Food? No surprise to find athletes around that. Virginia Berasategui, Hillary Biscay, Heather Jackson, Sam McGlone and Rutger Beke were all milling about after a meal. Seems Sam's bike is AWOL, as is that of Leanda Cave and Julie Dibens. And to think we pay premium for the chance to have the idiots in baggage not only toss our fragile rigs around, but toss them on to flights points unknown. Don't get me started about my recent run-in with TSA, who took Donna's Zipp VumaQuad crankset out of her bag, and forgot to put it in.

Signing off for now. Tomorrow morning, race organizers are taking several press members to the swim start to check it out and stretch out with a swim.. perfect post-flight activity.
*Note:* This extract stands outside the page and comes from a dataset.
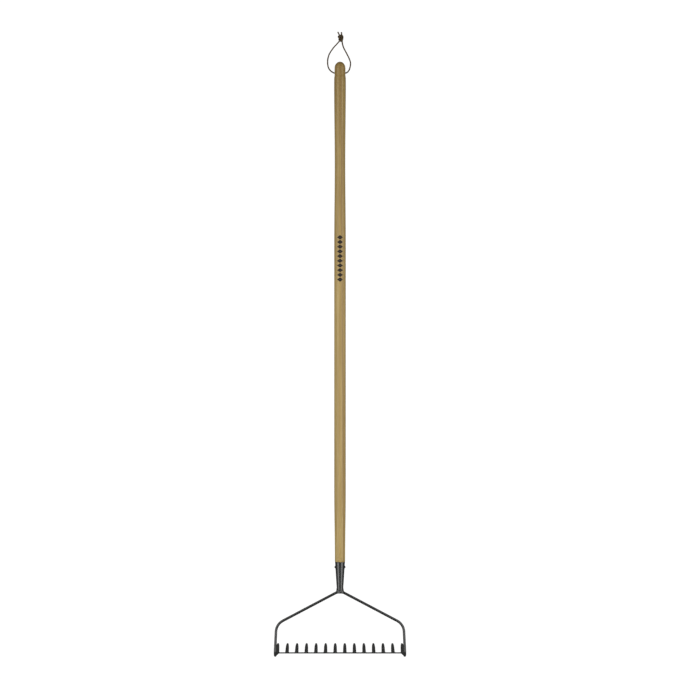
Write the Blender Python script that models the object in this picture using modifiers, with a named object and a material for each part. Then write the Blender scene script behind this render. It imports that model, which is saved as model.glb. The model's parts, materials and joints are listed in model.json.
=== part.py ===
"""A long-handled garden rake: ash handle, rolled steel socket, bent-rod bow, pressed comb and hanging thong.

Metres. The rake is drawn in its own frame, X across the comb, Y up the handle and Z away from the
tines, with Y = 0 at the comb's back edge and Z = 0 on the handle's axis. The empty "rake" then lays it
on the plane z = 0, where it rests on its tine tips and on the end of its handle. The thong is drawn
about the middle of its hole, on the empty "thong_pivot", in upright axes.
"""

import math

import bmesh
import bpy
import numpy as np
from mathutils import Matrix, Vector

GAP = 0.0003  # between touching pieces

# Comb: one pressed plate, a straight strip that turns into the tines
TINES = 14
TINE_PITCH = 0.0254
PLATE = 0.0030
STRIP_TOP = (-0.0029, -0.016)  # Y, Z of the plate's centre line at the strip's back edge
STRIP_DEPTH = 0.013
STRIP_LEAN = math.radians(10.3)  # away from the handle
TINE_LEAN = math.radians(14.5)  # back towards the handle
TINE_DEPTH = 0.057  # below the strip, square to the handle
TINE_BEND = 0.020  # centre-line radius where strip turns into tine
TINE_HALF_WIDTHS = ((0.0, 0.0048), (0.032, 0.0043), (0.045, 0.0036), (0.0525, 0.0026))  # below the strip
TIP_RADIUS = 0.0018
ROOT_FILLET = 0.003
SHEET_SPARE = 0.004  # the sheet before trimming, beyond the tips
TRIM_TOP = -0.008  # Z of the trimming outline above the strip

# Bow: one round rod, bent
ROD = 0.0035  # radius
ROD_END = 0.0019  # radius at its drawn-down ends
ARM_TOP = 0.1632  # Y where the two arms' centre lines meet
ARM_SLOPE = math.radians(27.8)
LEG_TOP_X = 0.1668
LEG_FOOT_X = 0.1706
APEX_BEND = 0.0276
SHOULDER_BEND = 0.034
FOOT_BEND = 0.014
LAP_BEND = 0.020
LAP_DEPTHS = (0.029, 0.043)  # how far below the handle's axis the rod's lapped end turns and stops
LAP_X = (0.1690, 0.1646)
LAP_RADII = (0.75 * ROD, ROD_END)
LAP_CLEARANCE = (0.0004, 0.0006)  # room for the rod's slope against the comb, over the gap

# Socket: rolled tube, outer radius by Y from rim to foot
SOCKET_OUTER = ((0.2390, 0.0131), (0.2170, 0.0117), (0.1910, 0.0101), (0.1780, 0.0092), (0.1635, 0.0082))
SOCKET_WALL = 0.0018
SEAM = 0.0012
SEAM_CUT = (SEAM, 0.12, 0.02)  # the slit's cutter, longer and deeper than the wall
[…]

That will follow with a late morning press confererence. Check in later with a report from the conference.

Monday, March 8, 2010

UAE: C U Soon!

Im'ma keep this short and sweet since I have an early morning flight, but watch this space for some updates, news and images from the Abu Dhabi Triathlon in the coming days. Since my new venture (yes, my NEW new venture) with LAVA Magazine, doesn't have a website live yet, the next best thing is to deliver you some behind-the-scenes content here, as well as at our Twitter locale,

Arriving Wednesday night, keep an eye out Thursday as soon as we get on the ground and see the middle east for the first time. Experiencing new cultures will certainly be a wonderful experience, race aside.

A huge thanks to the Abu Dhabi Tourism Authority for hosting LAVA; we appreciate the opportunity to cover this truly exciting race with a twist on distances (2k swim/200k bike/20k run) that may shake up how the pro mens and womens races shake out, and see a pretty exciting, progressive part of the world at the same time.

And fret not, you'll certainly hear from me about Yas Marina Formula I race track (part of the race course for the tri) and Ferrari World. You'll be sick to death of it, in fact. Especially if they decide to shut things down to let me do a hot lap in their two-seater F1 car. You'll never hear the end of it. Whatever. I don't know if visiting the track is on my itinerary, but I'm going there anyway.